Modeling code records:
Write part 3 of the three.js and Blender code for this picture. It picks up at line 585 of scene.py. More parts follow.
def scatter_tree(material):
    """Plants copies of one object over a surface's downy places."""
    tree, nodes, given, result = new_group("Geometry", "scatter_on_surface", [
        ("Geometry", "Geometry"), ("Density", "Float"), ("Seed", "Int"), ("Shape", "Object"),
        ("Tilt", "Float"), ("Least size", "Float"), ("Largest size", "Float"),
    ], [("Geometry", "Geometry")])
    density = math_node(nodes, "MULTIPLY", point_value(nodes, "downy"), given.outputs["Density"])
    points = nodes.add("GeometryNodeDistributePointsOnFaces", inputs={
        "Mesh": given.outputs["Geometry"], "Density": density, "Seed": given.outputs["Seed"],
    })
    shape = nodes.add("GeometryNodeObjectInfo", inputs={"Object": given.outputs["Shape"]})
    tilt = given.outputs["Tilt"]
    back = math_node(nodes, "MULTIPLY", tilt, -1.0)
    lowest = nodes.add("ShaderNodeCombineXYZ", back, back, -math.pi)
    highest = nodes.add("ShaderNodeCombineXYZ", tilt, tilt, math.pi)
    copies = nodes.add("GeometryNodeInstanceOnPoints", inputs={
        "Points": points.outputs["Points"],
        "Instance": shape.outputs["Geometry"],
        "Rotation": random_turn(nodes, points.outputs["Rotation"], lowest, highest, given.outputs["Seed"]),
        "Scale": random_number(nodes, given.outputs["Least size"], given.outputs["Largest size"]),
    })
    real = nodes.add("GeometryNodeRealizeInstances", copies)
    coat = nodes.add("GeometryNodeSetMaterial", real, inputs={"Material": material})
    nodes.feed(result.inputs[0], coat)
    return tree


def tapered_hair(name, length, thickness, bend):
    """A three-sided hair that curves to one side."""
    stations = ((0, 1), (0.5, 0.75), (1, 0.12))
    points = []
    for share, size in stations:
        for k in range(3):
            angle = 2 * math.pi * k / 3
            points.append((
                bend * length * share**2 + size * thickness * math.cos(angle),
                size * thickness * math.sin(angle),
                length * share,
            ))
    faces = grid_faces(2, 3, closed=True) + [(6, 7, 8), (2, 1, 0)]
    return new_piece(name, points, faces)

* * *

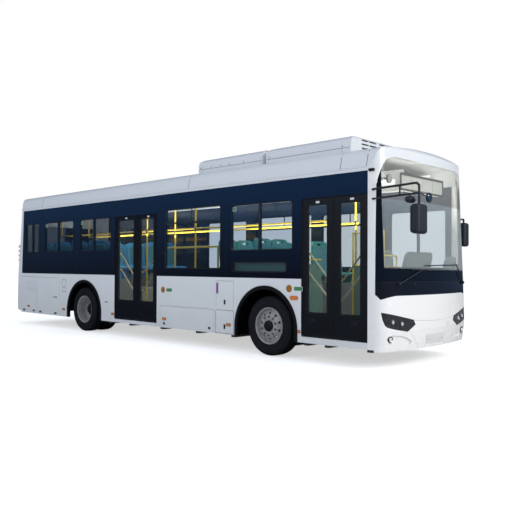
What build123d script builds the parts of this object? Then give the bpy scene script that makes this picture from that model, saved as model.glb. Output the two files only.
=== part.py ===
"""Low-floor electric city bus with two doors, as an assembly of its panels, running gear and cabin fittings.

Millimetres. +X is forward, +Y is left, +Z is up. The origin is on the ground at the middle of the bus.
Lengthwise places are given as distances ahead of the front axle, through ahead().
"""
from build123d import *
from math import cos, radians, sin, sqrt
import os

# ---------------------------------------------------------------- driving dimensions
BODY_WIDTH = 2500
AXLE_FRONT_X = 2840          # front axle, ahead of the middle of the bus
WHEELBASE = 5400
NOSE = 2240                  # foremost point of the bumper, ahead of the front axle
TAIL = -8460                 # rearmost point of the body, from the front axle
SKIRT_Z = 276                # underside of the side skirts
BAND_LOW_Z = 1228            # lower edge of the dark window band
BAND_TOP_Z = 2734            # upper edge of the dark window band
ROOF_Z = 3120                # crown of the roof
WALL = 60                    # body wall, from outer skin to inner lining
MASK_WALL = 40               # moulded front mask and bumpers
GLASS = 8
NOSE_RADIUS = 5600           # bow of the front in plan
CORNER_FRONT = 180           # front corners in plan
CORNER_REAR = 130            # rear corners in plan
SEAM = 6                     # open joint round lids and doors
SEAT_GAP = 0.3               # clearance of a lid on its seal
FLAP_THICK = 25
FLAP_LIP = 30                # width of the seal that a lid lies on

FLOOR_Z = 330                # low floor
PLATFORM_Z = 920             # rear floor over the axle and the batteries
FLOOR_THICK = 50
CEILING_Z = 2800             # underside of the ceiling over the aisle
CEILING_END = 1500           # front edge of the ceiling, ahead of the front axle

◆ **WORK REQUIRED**
Your task is to gather every line with the word "from" and copy it.

◆ **THE COMPLETED TASK**
What build123d script builds the parts of this object? Then give the bpy scene script that makes this picture from that model, saved as model.glb. Output the two files only.
from build123d import *
from math import cos, radians, sin, sqrt
TAIL = -8460                 # rearmost point of the body, from the front axle
WALL = 60                    # body wall, from outer skin to inner lining